And we think it’s terrible when the garbage man forgets to pick up our trash on Wednesday.
I have often said that re-enactors can’t possibly “live in the period” as they say they want can because you can’t replicate the conditions that existed. You can’t even beting to understand the conditions – the rancid, despicable, unhealthy stench of civilization at the dawn of urbanization. So really, you’re just playing dress up and calling it “living history.” That’s O.K. Just don’t try to convince me that it is a snapshot into the days of old.
I fast forward to my second break. Gangs of New York was on. Gritty and raw aren’t even adequate terms to describe this movie. You really have to see it on a movie channel because any network that shows it has to do a lot of editing. It is gruesome. It’s also a little unsettling, since the opening scene is between the people “born here” and the immigrants (things don’t really change, do they?). Lots of head bashing and carnage.
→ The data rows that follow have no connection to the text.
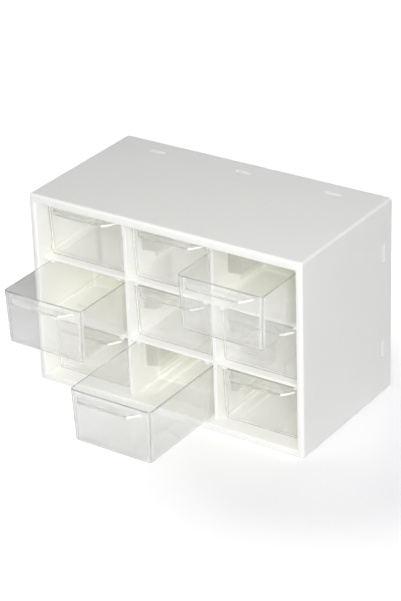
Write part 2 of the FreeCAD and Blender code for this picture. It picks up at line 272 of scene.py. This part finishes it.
def drawer_profile(height):
    """Rows of height, inset, lip share and lip offset, from the middle of the underside, up the
    outside, over the rim and down to the inside floor. Inset is measured from the outside at the rim's
    outline. The lip stands out from the front by its reach times the share, plus the offset."""
    wall, low, inner, rim = DRAWER_WALL, DRAWER_BOTTOM_ROUND, DRAWER_INNER_ROUND, RIM_ROUND
    edge, root = LIP_EDGE_ROUND, LIP_ROOT_ROUND
    lip_high = height - LIP_BELOW_RIM
    lip_low = lip_high - LIP_THICKNESS
    floor_round = wall + inner
    return np.concatenate([
        round_rows(arc(-90, 0, 8), low, low, inset=low, inset_way=-1),
        [(low + ROW_BESIDE_ROUND, 0, 0, 0), (height / 2, 0, 0, 0), (lip_low - 2 * root, 0, 0, 0)],
        round_rows(arc(0, 90, 4), lip_low - root, root, offset=root, offset_way=-1),
        [(lip_low, 0, 0.5, 0)],
        round_rows(arc(-90, 0, 4), lip_low + edge, edge, share=1, offset=-edge, offset_way=1),
        round_rows(arc(0, 90, 4), lip_high - edge, edge, share=1, offset=-edge, offset_way=1),
        [(lip_high, 0, 0.5, 0)],
        round_rows(arc(-90, 0, 4), lip_high + root, root, offset=root, offset_way=-1),
        [(lip_high + 2 * root, 0, 0, 0), (height - 2 * rim, 0, 0, 0)],
        round_rows(arc(0, 90, 5), height - rim, rim, inset=rim, inset_way=-1),
        round_rows(arc(90, 0, 5), height - rim, rim, inset=wall - rim, inset_way=1),
        [(height - 2 * rim, wall, 0, 0), (height / 2, wall, 0, 0)],
        [(floor_round + ROW_BESIDE_ROUND, wall, 0, 0)],
        round_rows(arc(0, -90, 6), floor_round, inner, inset=floor_round, inset_way=-1),
    ])


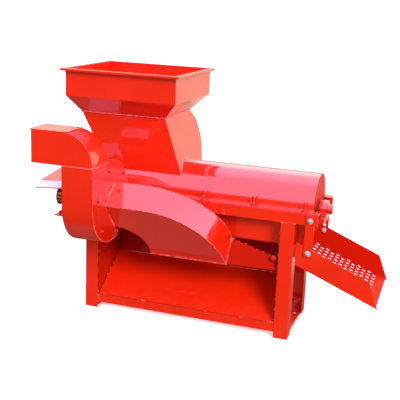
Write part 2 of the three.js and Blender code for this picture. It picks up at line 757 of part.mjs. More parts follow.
const inletFace = fanRight + gap;
addPiece(fan, 'fan_inlet_plate', prismX(inletRim, inletFace, inletFace + sheet, [eye, ...boltHoles]), red);

const elbowRadius = fanRight - fanLeft;
const elbowBase = elbowZ + gap;
const elbowTop = elbowBase + elbowRadius;
const elbowLine = [
  ...arc(fanLeft, elbowBase, elbowRadius, 0, 90, smoothSteps / 2),
  [elbowEnd, elbowTop],
];
const elbowOutline = [...elbowLine, [elbowEnd, elbowBase]];
const elbowHollow = [
  ...arc(fanLeft, elbowBase, elbowRadius - sheet, 0, 90, smoothSteps / 2),
  [elbowEnd - overrun, elbowTop - sheet],
  [elbowEnd - overrun, elbowBase + sheet],
  [fanLeft + sheet, elbowBase + sheet],
  [fanLeft + sheet, elbowBase - overrun],
  [fanRight - sheet, elbowBase - overrun],
];
const tongue = rectangle(innerLeft, elbowZ - tongueDrop, innerRight, elbowBase + sheet);
const elbowShell = cut(prismY(elbowOutline, outletFront, outletBack),
  prismY(elbowHollow, outletFront + sheet, outletBack - sheet));
const tongueSheet = prismY(tongue, outletBack - sheet, outletBack - gap * 2);
addPiece(fan, 'outlet_elbow', join(elbowShell, tongueSheet), red);
addPiece(fan, 'elbow_top_sheet', prismZ(
  rectangle(elbowEnd - topSheetLip, outletFront, fanLeft + topSheetOverlap, outletBack),
  elbowTop + gap, elbowTop + gap + sheet,
), red);

const impellerLeft = fanLeft + impellerLeftInset;
const impellerRight = fanRight - impellerRightInset;
const impellerRadius = fanRadius - impellerClearance;
const fanShaftLeft = pulleyRight - grooveSpacing * fanPulleyGrooves - fanShaftStub;
const fanShaftRight = impellerRight + fanShaftStub;
addPiece(fan, 'fan_shaft', prismX(circle(fanAxisY, fanAxisZ, fanShaftDiameter / 2, smoothSteps),
  fanShaftLeft, fanShaftRight), steel);
const impellerBore = circle(fanAxisY, fanAxisZ, fanShaftDiameter / 2 + gap, smoothSteps);
const impellerPlate = prismX(circle(fanAxisY, fanAxisZ, impellerRadius - bladeOverhang, roundSteps),
  impellerLeft, impellerLeft + sheet, [impellerBore]);
const impellerCore = prismX(circle(fanAxisY, fanAxisZ, impellerHubDiameter / 2, roundSteps),
  impellerLeft, impellerLeft + impellerHubLength, [impellerBore]);
const blades = Array.from({ length: bladeCount }, (_, k) => prismX(
  rectangle(-sheet / 2, impellerHubDiameter / 2 - sheet, sheet / 2, impellerRadius),
  impellerLeft, impellerRight,
).rotateX(radians(360 * k / bladeCount)).translate(0, fanAxisY, fanAxisZ));
addPiece(fan, 'fan_impeller', join(impellerPlate, impellerCore, ...blades), red);
const shelfRight = fanLeft - gap;
const shelfTop = fanAxisZ - fanBearingHeight;
const shelfHalf = fanBearingBase / 2 + shelfMargin;
const shelfPlate = prismZ(
  rectangle(fanLeft - shelfLength, fanAxisY - shelfHalf, shelfRight, fanAxisY + shelfHalf),
  shelfTop - plateStock, shelfTop,
);
const gussets = [fanAxisY - shelfHalf, fanAxisY + shelfHalf - plateStock].map((y) => prismY([
  [shelfRight - gussetLength, shelfTop - plateStock],
  [shelfRight, shelfTop - plateStock / 2],
  [shelfRight, shelfTop - plateStock - gussetHeight],
], y, y + plateStock));
addPiece(fan, 'fan_shelf', join(shelfPlate, ...gussets), red);
addPiece(fan, 'fan_bearing', pillowBlock(fanLeft - fanBearingOffset, fanAxisY, fanAxisZ,
  shelfTop + gap, fanBearingRadius,
  fanShaftDiameter / 2 + gap, fanBearingWidth, fanBearingBase), red);

// Square duct turned on its edge that bends from the fan inlet down to the grain hopper
const duct = addGroup('suction_duct');
const ductStart = inletFace + sheet + gap;
const edgeOf = (start, end, straight, reach, fall) => {
  const length = start.distanceTo(end);
  const along = end.clone().sub(start).divideScalar(length);
  const stop = Math.acos(Math.max(1 - (length - ductLead) / fall, 0));
  const line = [[ductStart, ductLead], ...Array.from({ length: ductSteps + 1 }, (_, i) => {
    const turn = stop * i / ductSteps;
    return [
      ductStart + straight + (reach - straight) * Math.sin(turn),
      ductLead + fall * (1 - Math.cos(turn)),
    ];
  })];
  const innerLine = [
    ...arc(0, 0, 1, 90, 0, ductSteps / 2).map(([p, q]) => [
      ductStart + ductInnerLength * p,
      ductInnerFall - (ductInnerFall - ductDepth) * q,
    ]),
    [ductStart + ductInnerLength, length],
  ];
  const put = ([x, s]) => new THREE.Vector3(x, start.x + along.x * s, start.y + along.y * s);
  return { line, innerLine, put };
};
const upper = edgeOf(ductUpper, mouthUpper, ductUpperStraight, ductUpperLength, ductUpperFall);
const lower = edgeOf(ductLower, mouthLower, ductLowerStraight, ductLowerLength, ductLowerFall);
const shifted = (line, thickness) => band(line, thickness).slice(line.length).reverse();
const ruled = (lineUpper, lineLower, thickness) => {
  const innerUpper = shifted(lineUpper, thickness);
  const innerLower = shifted(lineLower, thickness);
  return skin(lineUpper.map((_, i) => [
    upper.put(lineUpper[i]),
    lower.put(lineLower[i]),
    lower.put(innerLower[i]),
    upper.put(innerUpper[i]),
  ]));
};
addPiece(duct, 'duct_outer_wall', ruled(upper.line, lower.line, -sheet), red);
addPiece(duct, 'duct_inner_wall', ruled(upper.innerLine, lower.innerLine, sheet), red);
const flatWall = (edge, thickness) => {
  const outline = [
    ...shifted(edge.line, -sheet - ductSeam),
    ...shifted(edge.innerLine, sheet + ductSeam).reverse(),
  ];
  const geometry = new THREE.ExtrudeGeometry(shapeOf(outline), { depth: sheet, bevelEnabled: false });
  const origin = edge.put([0, 0]);
  const along = edge.put([0, 1]).sub(origin);
  const basis = new THREE.Matrix4().makeBasis(unitX, along, unitX.clone().cross(along));
  basis.setPosition(origin.addScaledVector(unitX.clone().cross(along), thickness));
  return geometry.applyMatrix4(basis);
};
addPiece(duct, 'duct_upper_wall', flatWall(upper, -sheet), red);
addPiece(duct, 'duct_lower_wall', flatWall(lower, 0), red);
const closerPlane = new THREE.Plane();
const closer = [
  upper.put(upper.line[ductSteps + 1]).add(new THREE.Vector3(gap * 2, 0, 0)),
  lower.put(lower.line[ductSteps + 1]).add(new THREE.Vector3(gap * 2, 0, 0)),
  new THREE.Vector3(bulkheadX - closerLowerInset, closerLowerDepth - halfDepth, railTop - closerLowerDrop),
];
closerPlane.setFromCoplanarPoints(...closer);
const closerCorner = new THREE.Vector3(bulkheadX - closerUpperInset, 0, railTop - closerUpperDrop);
closerCorner.setY(-(closerPlane.normal.dot(closerCorner) + closerPlane.constant) / closerPlane.normal.y);
closer.push(closerCorner);
const closerInward = closerPlane.normal.y < 0 ? -sheet : sheet;
const closerBack = closer.map((corner) => corner.clone().addScaledVector(closerPlane.normal, closerInward));
addPiece(duct, 'duct_closer', skin([closer, closerBack]), red);

// Feed hopper of bent sheet over a leaning throat
const hopper = addGroup('hopper');
const levels = [
  [bandLeft, bandRight, -bandBack, bandBack, bandTop],
  [bandLeft, bandRight, -bandBack, bandBack, bandBottom],
  [taperLeft, taperRight, taperFront, taperBack, taperBottom],
];
const wallRing = levels.map(([left, right, front, back, z]) => [
  [left, front, 1, 1],
  [right, front, -1, 1],
  [right, back, -1, -1],
  [left, back, 1, -1],
].map(([x, y, intoX, intoY]) => ({
  outer: new THREE.Vector3(x, y, z),
  inner: new THREE.Vector3(x + intoX * sheet, y + intoY * sheet, z),
})));
['front', 'right', 'back', 'left'].forEach((wallName, k) => {
  const next = (k + 1) % 4;
  const trim = k % 2 ? 0 : gap;
  const sign = k === 0 ? 1 : -1;
  const moved = (corner, direction) => corner.clone().setX(corner.x + direction * sign * trim);
  addPiece(hopper, `hopper_${wallName}`, skin(wallRing.map((ring) => [
    moved(ring[k].outer, 1),
    moved(ring[next].outer, -1),
    moved(ring[next].inner, -1),
    moved(ring[k].inner, 1),
  ])), red);
});
const rimRing = prismZ(rectangle(bandLeft - rimLip, -rimBack, bandRight + rimLip, rimBack),
  bandTop + gap, bandTop + gap + rimHeight,
  [rectangle(bandLeft + sheet, sheet - bandBack, bandRight - sheet, bandBack - sheet)]);
addPiece(hopper, 'hopper_rim', rimRing, red);

const bulgeShares = [
  [0.383, 1],
  [0.883, 0.841],
  [1, 0.639],
  [0.983, 0.477],
  [0.79, 0.328],
  [0.54, 0.182],
  [0.225, 0.073],
  [0, 0],
];
const throatTop = taperBottom - gap;
const throatHeelZ = railTop + throatHeelRise;
const throatLeft = bandLeft - overrun;
const throatRight = bandRight + overrun;
const throatDepth = throatHeelY + throatBulge + overrun;
const backCurve = new THREE.SplineCurve(bulgeShares.map(([out, up]) => new THREE.Vector2(
  throatHeelY + throatBulge * out,
  throatHeelZ + (throatTop - throatHeelZ) * up,
))).getPoints(smallSteps).map((point) => [point.x, point.y]);
const frontLean = (taperFront - throatFootFront) / (taperBottom - throatFootZ);
const frontLine = [
  [throatFootFront + frontLean * (coverZ - throatFootZ), coverZ],
  [throatFootFront + frontLean * (throatTop - throatFootZ), throatTop],
];
const throatOutline = [...frontLine, ...backCurve, [throatHeelY, coverZ]];
const roundBelow = prismX(circle(0, coverZ, coverRadius + gap, smoothSteps * 2), throatLeft, throatRight);
const between = prismY(wedge(sheet / 2), -throatDepth, throatDepth);
const throatSheet = (line) => common(prismX(band(line, sheet), throatLeft, throatRight), between);
const throatSides = cut(
  common(prismX(throatOutline, throatLeft, throatRight), prismY(wedge(0), -throatDepth, throatDepth)),
  prismY(wedge(sheet), -throatDepth, throatDepth),
);
const throat = join(throatSides, throatSheet(frontLine), throatSheet([...backCurve, [throatHeelY, coverZ]]));
addPiece(hopper, 'hopper_throat', cut(throat, roundBelow), red);

// Cob chute hung on two bars, with a staggered row pattern of slots in its floor
const chute = addGroup('cob_chute');
const chuteUpperZ = railTop - chuteDrop;
const chuteLowerZ = chuteUpperZ - chuteMouthHeight;
const chuteLean = Math.atan2(chuteFall, chuteLength);
const pivotHole = prismY(circle(hangerBoltX, chutePivotZ, hangerBoltBore / 2, smallSteps),
  -halfDepth - overrun, halfDepth + overrun);
const sideways = (outline, from, to, holes) => prismY(outline, Math.min(from, to), Math.max(from, to), holes);
faces.forEach(([faceName, face]) => {
  const wall = sideways([
    [chuteStart, chuteUpperZ],
    [chuteStart, chuteLowerZ],
    [chuteEndX, chuteLowerZ - chuteFall],
    [chuteStart + chuteTopLength, chuteUpperZ - chuteTopFall],
  ], face * halfDepth, face * (halfDepth - sheet));
  addPiece(chute, `chute_side_${faceName}`, cut(wall, pivotHole), red);
  const barOutline = rectangle(hangerBoltX - barWidth / 2, chutePivotZ - hangerEnd,
    hangerBoltX + barWidth / 2, railTop - hangerTopDrop);
  const bar = sideways(barOutline, face * (halfDepth + gap), face * (halfDepth + gap + plateStock), [
    circle(hangerBoltX, hangerBoltZ, hangerBoltBore / 2, smallSteps),
    [
      ...arc(hangerBoltX, chutePivotZ, hangerBoltBore / 2, 180, 360, smallSteps / 2),
      ...arc(hangerBoltX, chutePivotZ + chuteSlotRise, hangerBoltBore / 2, 0, 180, smallSteps / 2),
    ],
  ]);
  addPiece(frame, `hanger_bar_${faceName}`, bar, red);
});
const floorLength = chuteLength / Math.cos(chuteLean) - floorRise;
const floorHalf = halfDepth - sheet - gap;
const tongueHalf = casingInner - gap;
const floorOutline = [
  [0, -floorHalf],
  [floorLength, -floorHalf],
  [floorLength, floorHalf],
  [0, floorHalf],
  [0, tongueHalf],
  [-floorTongue, tongueHalf],
  [-floorTongue, -tongueHalf],
  [0, -tongueHalf],
];
const rowsPerHalf = Math.floor((floorHalf - floorMargin) / floorSpacingAcross);
const columnRoom = floorLength - floorMargin - floorSlotStart - floorSpacingAlong / 2 - floorSlotLength / 2;
const floorColumns = Math.floor(columnRoom / floorSpacingAlong) + 1;
const floorSlots = [];
for (let row = -rowsPerHalf; row <= rowsPerHalf; row += 1) {
  const across = row * floorSpacingAcross;
  const start = floorSlotStart + (row % 2 ? floorSpacingAlong / 2 : 0);
  for (let column = 0; column < floorColumns; column += 1) {
    const along = start + column * floorSpacingAlong;
    floorSlots.push(slotOutline(along, across, floorSlotLength / 2, floorSlotWidth / 2));
  }
}
const floor = prismZ(floorOutline, 0, sheet, floorSlots);
floor.rotateY(chuteLean);
floor.translate(chuteStart, 0, chuteLowerZ + floorRise);
addPiece(chute, 'chute_floor', floor, red);

export default group;
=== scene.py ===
import math
import random
import bmesh
import bpy
from mathutils import Matrix, Vector


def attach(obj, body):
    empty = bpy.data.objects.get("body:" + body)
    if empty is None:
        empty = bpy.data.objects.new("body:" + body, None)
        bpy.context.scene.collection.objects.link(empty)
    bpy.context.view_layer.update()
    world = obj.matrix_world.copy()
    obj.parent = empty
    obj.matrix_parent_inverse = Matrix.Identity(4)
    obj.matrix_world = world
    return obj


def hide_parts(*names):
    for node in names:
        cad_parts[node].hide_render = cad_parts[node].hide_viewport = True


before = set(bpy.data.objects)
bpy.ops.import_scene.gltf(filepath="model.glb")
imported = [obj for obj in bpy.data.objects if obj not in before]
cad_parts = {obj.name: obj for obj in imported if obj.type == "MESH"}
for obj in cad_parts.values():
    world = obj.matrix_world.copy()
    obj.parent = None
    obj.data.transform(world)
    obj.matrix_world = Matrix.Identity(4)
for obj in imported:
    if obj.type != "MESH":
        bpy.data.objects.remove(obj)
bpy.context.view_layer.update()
random.seed(41)
origin = Vector((0.1225, -0.15675, 0))  # small pieces, sun and camera are placed from the frame's middle
print("stage: frame loaded")

# finishes, whose heights and edges are places in the loaded model


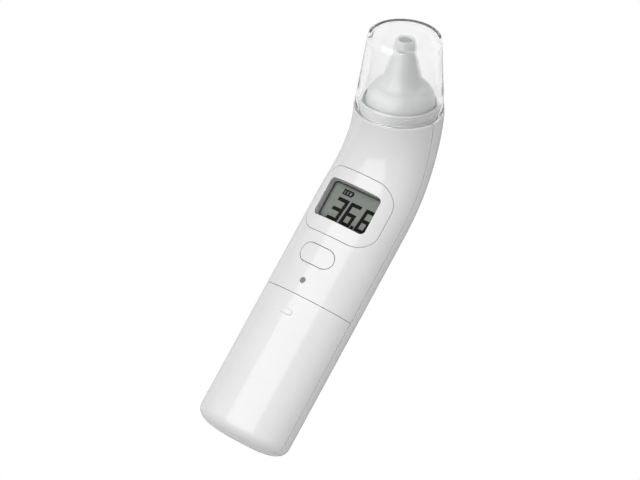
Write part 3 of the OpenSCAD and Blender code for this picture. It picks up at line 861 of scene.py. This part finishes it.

Now, I will admit there is some cinematic license here, but the story’s background of the New York Draft Riots and the ongoing battle in the bowels of the city for power and control is in fact true. It took the Union army to quell the riots with cannons and fixed bayonets. Hundreds were killed, thousands more injured. If you want to learn more about this relatively unknown period in our history, read the nonfiction book, Gangs of New York. It will blow your mind.
As I sat there watching these two shows over the weekend, I couldn’t help but think what a bunch of namby-pamby whiners and bitchers we are. We drive our nice new cars to our jobs, live in relative peace and security in our homes, roam the fully stocked aisles of a supermarket when we’re out of groceries (even though our house is usually stocked with food, just things we don’t feel like eating) and with a flick of a switch, we defeat the weather with heat or AC.
We don’t have to roam litter and pestilence filled streets. We don’t have to feast on moldy bread while the King and Queen eat cake, we don’t have to kill one another over land or possessions (most of us). And yet we bitch and moan. Worse, we’re teaching our children to bitch and moan instead of teaching them to feel fortunate that we live in such wonderful times.
Sure, gas is around four bucks a gallon. But at least we have gas. If any of you sat in gas lines back in the 1970s you’ll remember how pleasant that was. Frankly, I’d rather pay $4 a gallon and not wait in line than 75¢ and not know if there will still be gas two hours later when I finally make it to the front of the blocks-long line.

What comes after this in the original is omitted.